State Senator Patricia Farley, a foster parent, told the Current the child welfare system is plagued by inefficient policies and misplaced priorities.
“We don't take the time and effort to screen out bad people,” says Farley.
“The system is so bad they can't get good families and they're not attracting a ton of good families because the process is ridiculous,” Farley laments. “They (DFS) spend time worrying about trash can lids in the kitchen but not training parents and providing treatment for the issues the kids may have or the turmoil the house may be in.”
Clark Count applicants must be residents of the county and be at least 21 years of age. Non-married couples can apply, though only one parent may adopt a child. Single people can apply, as can gay, lesbian, bisexual and transgender individuals and couples. People with disabilities can also apply to foster or adopt.

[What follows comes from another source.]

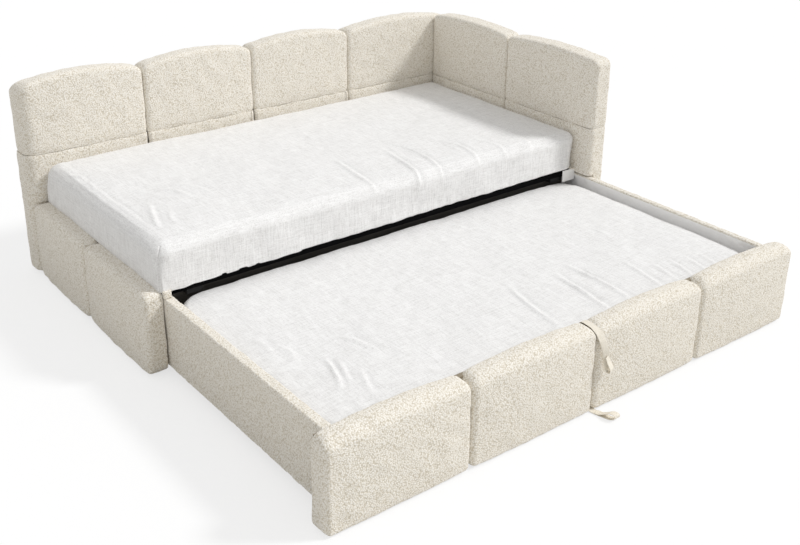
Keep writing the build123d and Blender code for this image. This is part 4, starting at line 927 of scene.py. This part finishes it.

The process includes a background check, fingerprinting, 30 hours of training and a financial check to ensure the family will not be reliant on foster payments it receives from the state. Pay stubs are checked to verify income.
Applicants must have a “lifestyle free from drug/alcohol or law enforcement difficulties” and submit to a home inspection.
They must be tested for TB and trained to perform first aid, as well as CPR, if the home has a pool.
Applicants are asked to provide personal references, who complete a questionnaire and agree to be interviewed.
Home checks determine whether the dwelling has adequate fire prevention measures and other requirements that some applicants consider to be nitpicking.
“Smoke detectors, fire extinguishers, all of which are good, but all of which we probably don't have in our own homes,” says Shauffer of the Youth Law Center. “If it were my child I'd be more concerned whether they were in a loving, caring environment.”
“We should know that every child in out-of-home care, regardless of how long, is getting excellent care.”